Fiscally responsible 2012 budget includes targeted measures to improve Canadian competitiveness, CEOs say

OTTAWA, March 29, 2012 - The 2012 federal budget moves Canada closer to fiscal balance while taking steps to promote job creation and business investment, according to the Canadian Council of Chief Executives (CCCE).

“By restraining the growth in public spending, reducing regulatory overlap, improving Canada’s immigration system and enhancing support for business-driven research, the government is helping to build a stronger and more competitive Canadian economy,” said The Honourable John Manley, the CCCE’s President and Chief Executive Officer.

The CCCE is the senior voice of Canadian business, representing 150 chief executives and entrepreneurs from all major sectors and regions of the country.

“Budget 2012 builds on our country’s reputation for fiscal responsibility, while at the same time establishing a more positive environment for private sector investment and growth,” Mr. Manley said.
   
The CCCE welcomes the budget’s commitments to:

  • Build a faster and more flexible immigration system aimed at meeting Canada’s labour market needs;
  • Reform the review process for major economic projects to establish clear timelines and reduce regulatory duplication;
  • Intensify Canada’s pursuit of new and closer trade relationships, particularly in emerging markets;
  • Introduce targeted improvements to the foreign ownership review process that will strengthen investor confidence and enhance transparency;
  • Improve First Nations education and expand opportunities for Aboriginal peoples to participate fully in the economy;
  • Enhance job opportunities for military reservists by compensating employers for the costs they incur when reservists are called to serve abroad;
  • Reduce delays at the Canada-U.S. border by significantly increasing exemption limits for returning Canadian travelers.

The CCCE also welcomed the government’s commitment to streamline and simplify the broad array of programs that support business innovation, but cautioned that some of the proposed changes may reduce Canada’s attractiveness as a location for research and development.
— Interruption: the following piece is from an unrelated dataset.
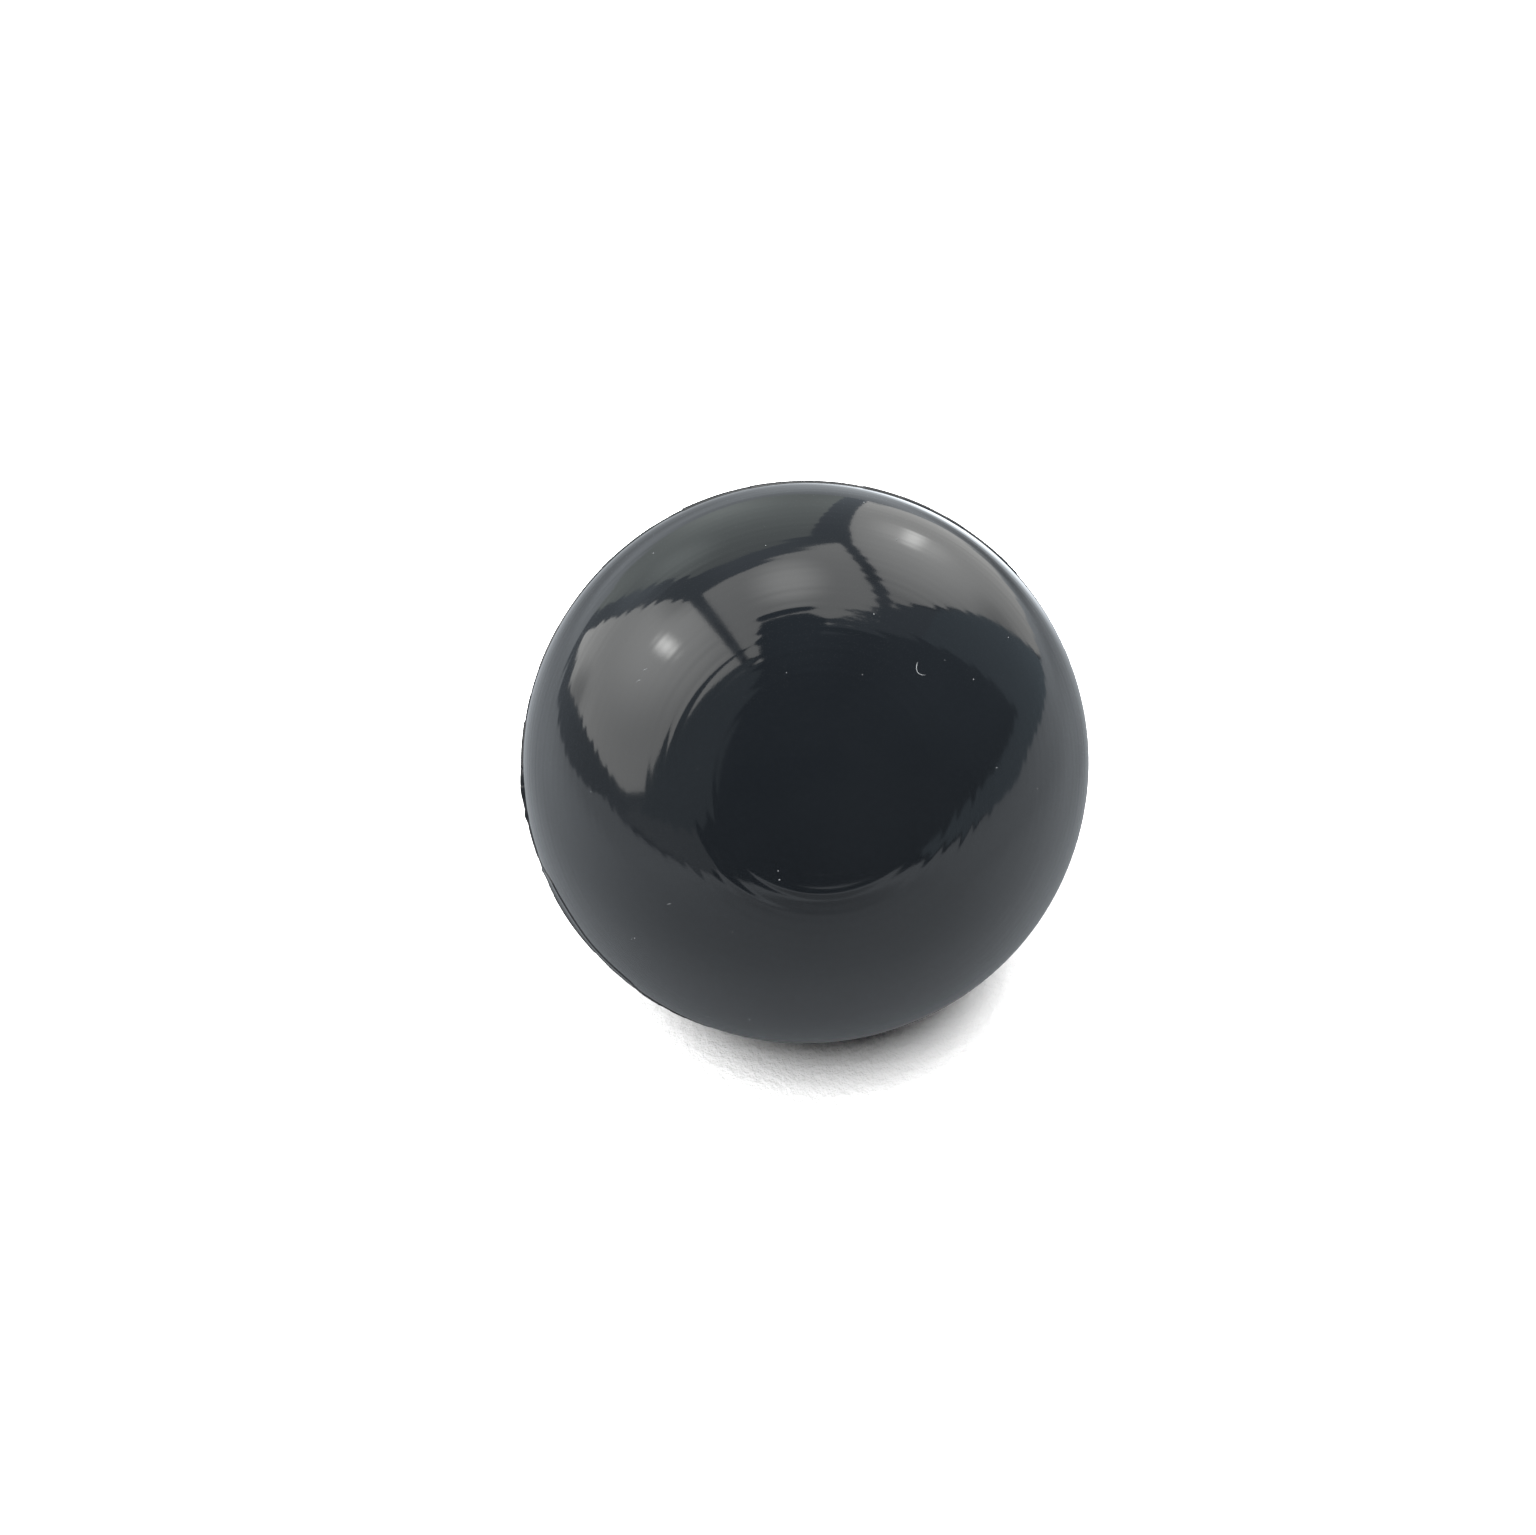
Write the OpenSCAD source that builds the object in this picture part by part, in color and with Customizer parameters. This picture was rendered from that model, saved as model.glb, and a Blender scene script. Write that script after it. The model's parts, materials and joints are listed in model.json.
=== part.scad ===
// Friction ball for opening watch cases: an air-filled ball of soft, tacky rubber. It is pressed
// on a screwed case back and turned by hand. Two moulded half shells are bonded along bevelled
// lips, and a needle valve at the rear pole holds the air.
//
// Millimetres. The origin is the centre of the ball, and +Z is up as the ball lies. Each sub-part
// is drawn about the moulding axis, with the front pole on +Z, and then laid on the ground.

/* [Ball] */
// Outside diameter of the inflated ball
ball_d = 65; // [50:1:80]
// Thickness of the rubber wall
wall_t = 5; // [4:0.5:8]
// Angle between the moulding axis and the vertical as the ball lies
lie_tilt = 44; // [0:1:90]

/* [Seam] */
// Slope of the bevelled lips where the two shells meet
lip_angle = 30; // [0:1:45]
// Thickness of the bonding gum between the lips
gum_t = 0.3; // [0.2:0.05:0.6]
// Width of the ridge that stands along the outside of the seam
ridge_w = 1; // [0.7:0.1:2]
// Height of that ridge above the ball
ridge_h = 0.25; // [0.1:0.05:0.3]
// Width of the gum squeezed out along the inside of the seam
squeeze_w = 1.6; // [0.8:0.1:3]
// Height of the gum squeezed out along the inside of the seam
squeeze_h = 0.4; // [0.1:0.1:0.4]

/* [Valve boot] */
// Diameter of the nose that fills the hole in the rear shell
nose_d = 8; // [7.5:0.5:10]
// Diameter of the flange that is bonded inside the rear shell
flange_d = 20; // [14:1:24]
// Thickness of the flange
flange_t = 1.5; // [1:0.25:2.5]
// Diameter of the stem that reaches into the ball
stem_d = 9; // [8:0.5:10]
// Length of the stem beyond the flange
stem_l = 11; // [9:0.5:14]
// Thickness of the end wall that keeps the core in the stem
end_wall_t = 2; // [1:0.25:3]
// Diameter of the air hole through the end wall
vent_d = 2; // [1:0.25:3]

/* [Needle port] */
// Diameter of the port for an inflating needle
port_d = 2.1; // [1.8:0.05:2.4]
// Depth of the port, from the surface of the ball to the core
port_l = 3; // [2:0.25:4]
// Depth of the lead-in at the mouth of the port
lead_l = 0.4; // [0.2:0.1:0.8]

/* [Valve core] */
// Diameter of the soft core, and of its chamber
core_d = 5.4; // [4:0.2:6]
// Depth of the dimple that guides the needle to the slit
dimple_l = 1.2; // [0.5:0.1:2]
// Width of the slit at the two ends of the core
slit_w = 0.2; // [0.1:0.05:0.4]
// Length of the slit across the core
slit_l = 3; // [1.5:0.25:3.5]
// Depth to which the slit shows open at each end
slit_h = 0.6; // [0.2:0.1:1]

/* [Hidden] */
$fn = 96;

outer_r = ball_d / 2;
inner_r = outer_r - wall_t;
past = 1;                                        // how far a cutting shape runs past its face
flange_in_r = inner_r - flange_t;                // radius of the inside face of the flange
stem_end = flange_in_r - stem_l;                 // height of the inner end of the stem
chamber_low = stem_end + end_wall_t;             // height of the core's inner end
chamber_top = outer_r - port_l;                  // height of the core's outer end
shell_black = [0.085, 0.095, 0.105];
gum_black = [0.13, 0.135, 0.14];
boot_black = [0.17, 0.17, 0.175];
core_black = [0.24, 0.235, 0.23];

// Radius of an arc that rises by h over a chord of width w
function crown_r(w, h) = (w * w / 4 + h * h) / (2 * h);

// Height of the joint's middle cone at radius r. Its outer edge is on the mould's parting plane.
function lip_z(r, shift = 0) = (r - outer_r) * tan(lip_angle) + shift / cos(lip_angle);

// Turns the moulding axis from upright to how the ball lies
module laid() {
    rotate([lie_tilt, 0, 0]) children();
}

// Turns a shape drawn outwards along +Z so that it points out of the rear pole
module at_rear_pole() {
    rotate([180, 0, 0]) children();
}

// The full hollow ball, before it is parted
module ball_wall() {
    difference() {
        sphere(r = outer_r);
        sphere(r = inner_r);
    }
}

// Everything on one side of the bevelled joint: side is -1 for below it and 1 for above it
module beyond_lip(side, shift) {
    rotate_extrude()
        polygon([
            [0, lip_z(0, shift)],
            [0, side * ball_d],
            [ball_d, side * ball_d],
            [ball_d, lip_z(ball_d, shift)]
        ]);
}

module front_shell() {
    color(shell_black)
        laid()
            difference() {
                ball_wall();
                beyond_lip(-1, gum_t / 2);
            }
}

module rear_shell() {
    color(shell_black)
        laid()
            difference() {
                ball_wall();
                beyond_lip(1, -gum_t / 2);
                at_rear_pole() cylinder(h = outer_r + past, r = nose_d / 2);
            }
}

// The web of gum between the lips, in section, reaching halfway into the two beads
module web_section() {
    intersection() {
        polygon([
            [0, lip_z(0, -gum_t / 2)],
            [ball_d, lip_z(ball_d, -gum_t / 2)],
            [ball_d, lip_z(ball_d, gum_t / 2)],
            [0, lip_z(0, gum_t / 2)]
        ]);
        difference() {
            circle(r = outer_r + ridge_h / 2);
            circle(r = inner_r - squeeze_h / 2);
        }
    }
}

// The low ridge on the outside of the seam, in section
module ridge_section() {
    crown = crown_r(ridge_w, ridge_h);
    difference() {
        translate([outer_r + ridge_h - crown, 0]) circle(r = crown);
        circle(r = outer_r);
    }
}

// The gum squeezed out on the inside of the seam, in section
module squeeze_section() {
    crown = crown_r(squeeze_w, squeeze_h);
    intersection() {
        translate([inner_r - squeeze_h + crown, lip_z(inner_r)]) circle(r = crown);
        circle(r = inner_r);
    }
}

module seam_gum() {
    color(gum_black)
        laid()
            rotate_extrude() {
                web_section();
                ridge_section();
                squeeze_section();
            }
}

// A flange that follows the inside of the ball
module boot_flange() {
    intersection() {
        difference() {
            sphere(r = inner_r);
            sphere(r = flange_in_r);
        }
        cylinder(h = ball_d, r = flange_d / 2);
    }
}

// A nose that ends flush with the outside of the ball
module boot_nose() {
    intersection() {
        sphere(r = outer_r);
        translate([0, 0, chamber_low]) cylinder(h = ball_d, r = nose_d / 2);
    }
}

module boot_stem() {
    translate([0, 0, stem_end])
        cylinder(h = stem_l + flange_t / 2, r = stem_d / 2);
}

// The stepped hole from the needle port, through the core's chamber, to the vent
module boot_hole() {
    port_r = port_d / 2;
    translate([0, 0, chamber_low]) cylinder(h = ball_d, r = port_r);
    translate([0, 0, outer_r - lead_l])
        cylinder(h = lead_l + past, r1 = port_r, r2 = port_r + lead_l + past);
    translate([0, 0, chamber_low]) cylinder(h = chamber_top - chamber_low, r = core_d / 2);
    translate([0, 0, stem_end - past]) cylinder(h = end_wall_t + 2 * past, r = vent_d / 2);
}

module valve_boot() {
    color(boot_black)
        laid()
            at_rear_pole()
                difference() {
                    union() {
                        boot_flange();
                        boot_nose();
                        boot_stem();
                    }
                    boot_hole();
                }
}

// One mouth of the slit, cut across the core at height z
module slit_mouth(z) {
    translate([-slit_l / 2, -slit_w / 2, z - slit_h])
        cube([slit_l, slit_w, 2 * slit_h]);
}

module valve_core() {
    color(core_black)
        laid()
            at_rear_pole()
                difference() {
                    translate([0, 0, chamber_low])
                        cylinder(h = chamber_top - chamber_low, r = core_d / 2);
                    translate([0, 0, chamber_top - dimple_l])
                        cylinder(h = dimple_l, r1 = slit_w / 2, r2 = port_d / 2);
                    slit_mouth(chamber_top);
                    slit_mouth(chamber_top - dimple_l);
                    slit_mouth(chamber_low);
                }
}

front_shell();
rear_shell();
seam_gum();
valve_boot();
valve_core();
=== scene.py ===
"""The case opening friction ball on a white sheet: its rubber, its trimmed seam and its valve."""
import itertools
import json
import math

import bmesh
import bpy
import numpy as np
from mathutils import Matrix, Vector


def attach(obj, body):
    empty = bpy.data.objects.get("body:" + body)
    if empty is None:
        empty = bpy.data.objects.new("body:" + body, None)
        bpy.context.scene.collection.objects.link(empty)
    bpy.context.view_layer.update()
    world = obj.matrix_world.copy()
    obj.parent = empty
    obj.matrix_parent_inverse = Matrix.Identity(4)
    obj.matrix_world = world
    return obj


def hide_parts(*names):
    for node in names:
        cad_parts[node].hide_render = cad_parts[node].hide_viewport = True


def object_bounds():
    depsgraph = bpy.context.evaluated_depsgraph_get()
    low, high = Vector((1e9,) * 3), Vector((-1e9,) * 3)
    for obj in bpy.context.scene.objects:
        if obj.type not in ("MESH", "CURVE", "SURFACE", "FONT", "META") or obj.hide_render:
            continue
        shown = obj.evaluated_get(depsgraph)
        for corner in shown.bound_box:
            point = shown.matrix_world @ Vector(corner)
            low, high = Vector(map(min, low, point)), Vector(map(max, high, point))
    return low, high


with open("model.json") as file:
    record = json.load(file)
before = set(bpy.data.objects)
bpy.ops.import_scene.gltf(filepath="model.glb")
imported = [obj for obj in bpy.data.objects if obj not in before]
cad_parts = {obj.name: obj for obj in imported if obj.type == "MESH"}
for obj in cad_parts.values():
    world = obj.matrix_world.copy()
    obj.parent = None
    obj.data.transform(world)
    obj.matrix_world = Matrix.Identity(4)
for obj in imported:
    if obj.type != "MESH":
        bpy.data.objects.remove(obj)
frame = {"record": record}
CAD_LOW, CAD_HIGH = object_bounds()

# ---------------------------------------------------------------- sizes, in metres

MM = 0.001
MOUNTS = {mount["name"]: mount for mount in frame["record"]["mounts"]}
BALL_R = MOUNTS["palm_grip"]["pos_m"][2]            # outside radius of the ball
WALL_T = 5.0 * MM                                   # thickness of the rubber wall
INNER_R = BALL_R - WALL_T
FRONT_POLE = -Vector(MOUNTS["needle_port"]["axis"]).normalized()
PORT_R = MOUNTS["needle_port"]["dims"]["r_mm"] * MM
FLOOR_Z = CAD_LOW.z

LIP_SLOPE = math.tan(math.radians(30))              # bevel of the two lips
GUM_T = 0.3 * MM                                    # gum between the lips
NOSE_R = 4.0 * MM                                   # valve boot's nose
FLANGE_R = 10.0 * MM                                # bonded to the inside of the wall
FLANGE_T = 1.5 * MM
STEM_R = 4.5 * MM
STEM_L = 11.0 * MM
END_WALL_T = 2.0 * MM                               # between the core and the inside of the ball
VENT_R = 1.0 * MM                                   # hole through the end wall
PORT_L = 3.0 * MM                                   # needle port, with a bevel at its mouth
LEAD_L = 0.4 * MM
CORE_R = 2.7 * MM
DIMPLE_L = 1.2 * MM                                 # guides the needle to the slit
SLIT_W = 0.2 * MM
SLIT_L = 3.0 * MM
SLIT_H = 0.6 * MM                                   # how deep its two mouths are open
FLANGE_IN_R = INNER_R - FLANGE_T
STEM_END = FLANGE_IN_R - STEM_L                     # distance of the stem's inner end from the centre
CHAMBER_LOW = STEM_END + END_WALL_T
CHAMBER_TOP = BALL_R - PORT_L

# The moulding frame: +Z through the front pole, +X shared with the row frame.
MOULD_X = Vector((1, 0, 0))
MOULD_Y = FRONT_POLE.cross(MOULD_X).normalized()
MOULD_TO_ROW = np.array([MOULD_X, MOULD_Y, FRONT_POLE]).T


# ---------------------------------------------------------------- shape of the moulding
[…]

In particular, the proposal to eliminate the tax credit for research-related capital expenditures could hurt capital-intensive companies that conduct R&D in Canada.

Mr. Manley noted that a year ago, Finance Minister Jim Flaherty called on Canada’s private sector to “step up to the plate” by increasing their investments in new, productivity-enhancing machinery and equipment. In fact, Budget 2012 shows that business investment across the country has increased dramatically every year since 2009 and is on track to set a new record in 2012.

Still, Mr. Manley said he was disappointed that today’s budget fails to provide relief to federally regulated companies with costly defined-benefit pension plans. In the current low-interest-rate environment, such companies are being forced to cancel or postpone major capital investments in order to meet strict pension-solvency requirements. “By providing federally regulated employers with more flexibility in funding their pension plans, Canada could benefit from much greater private-sector investment in jobs and growth,” Mr. Manley said.
 
Founded in 1976, the CCCE is a non-partisan organization that engages in public policy research, consultation and advocacy. Its members lead companies that collectively administer $4.5 trillion in assets, employ more than 1.4 million men and women and are responsible for most of Canada’s private-sector exports, investment and training.